Wer trotzdem den Eindruck hat, dass in Europa nicht viel weitergeht in Bezug auf Frauenrechte, liegt damit nicht falsch. Die Gesetzfindung in der EU ist mühsam und kompliziert. Was Frauenrechte und Gleichstellungspolitik betrifft, herrschen sehr unterschiedliche Regelungen in den Mitgliedstaaten. So sind Frauen nicht überall in gleichem Maße vor Gewalt geschützt. Die Kommission hat es bisher nicht geschafft, ein EU-Gesetz gegen Gewalt an Frauen auf die Beine zu stellen - obwohl das Parlament seit 2009 immer wieder Vorschläge zu einer europäischen Richtlinie macht.
Zwar gibt es im Europaparlament einen eigenen Ausschuss für die Rechte der Frau und die Gleichstellung der Geschlechter (Femm). Doch das Parlament kann allein keine Gesetze beschließen, sondern lediglich dazu anregen. So haben die Abgeordneten Texte zu Menschenhandel und Zwangsprostitution, zu Genitalverstümmelung und zur Bekämpfung von geschlechterspezifischer Gewalt verabschiedet. Konkrete Gesetzesvorschläge einbringen und sie dann zu beschließen, obliegt aber der EU-Kommission und dem Rat, also den Staats- und Regierungschefs der Mitgliedstaaten. Frauen, das hört man immer wieder, sind "Angelegenheit der Nationalstaaten".

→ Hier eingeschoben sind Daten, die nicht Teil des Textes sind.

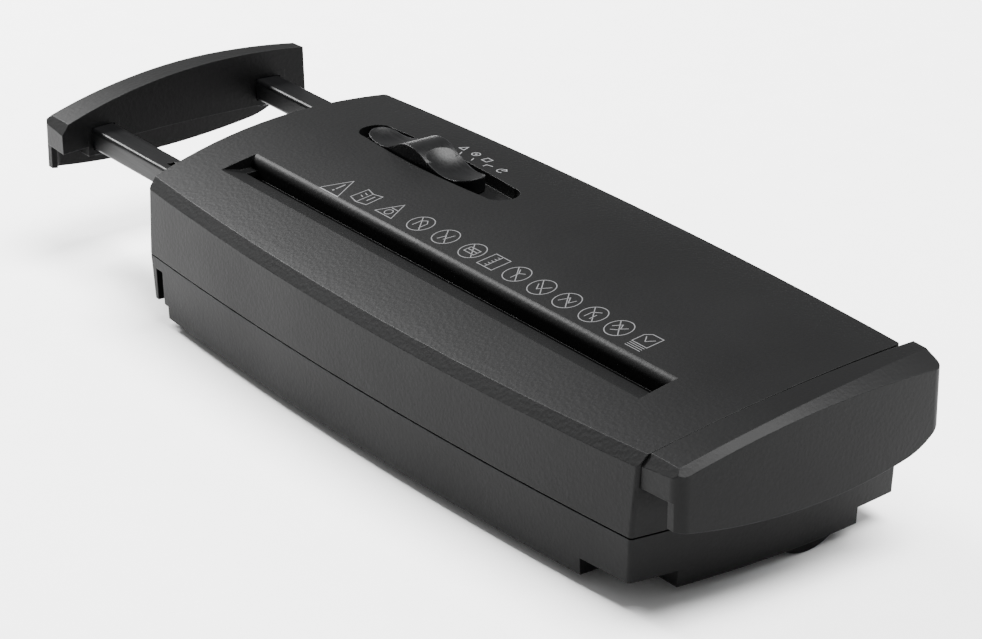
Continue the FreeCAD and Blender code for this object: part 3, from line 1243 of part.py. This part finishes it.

Europas Konservative wollen, dass das so bleibt. Deswegen stimmen die Abgeordneten der EVP, darunter auch die ÖVP, meistens gegen die Vorschläge des Femm-Ausschusses. Familien- und Sozialpolitik, worunter auch das Thema Abtreibung fällt, soll nicht zur EU-Kompetenz werden.
Männer an der Spitze
Im Europaparlament sind aktuell 36 Prozent der Abgeordneten weiblich - das entspricht in etwa dem Geschlechterverhältnis im österreichischen Parlament. Den Frauenanteil in den EU-Institutionen auf 50 Prozent zu erhöhen, das funktioniert laut Regner nur mit den Sozialdemokraten. Der Spitzenkandidat der SPÖ für die Europawahlen ist mit Andreas Schieder jedoch ein Mann, genauso verhält es sich in der EU-weiten Fraktion: Die europäischen Sozialdemokraten schicken den Niederländer Frans Timmermans ins Rennen um das Amt des EU-Kommissionspräsidenten.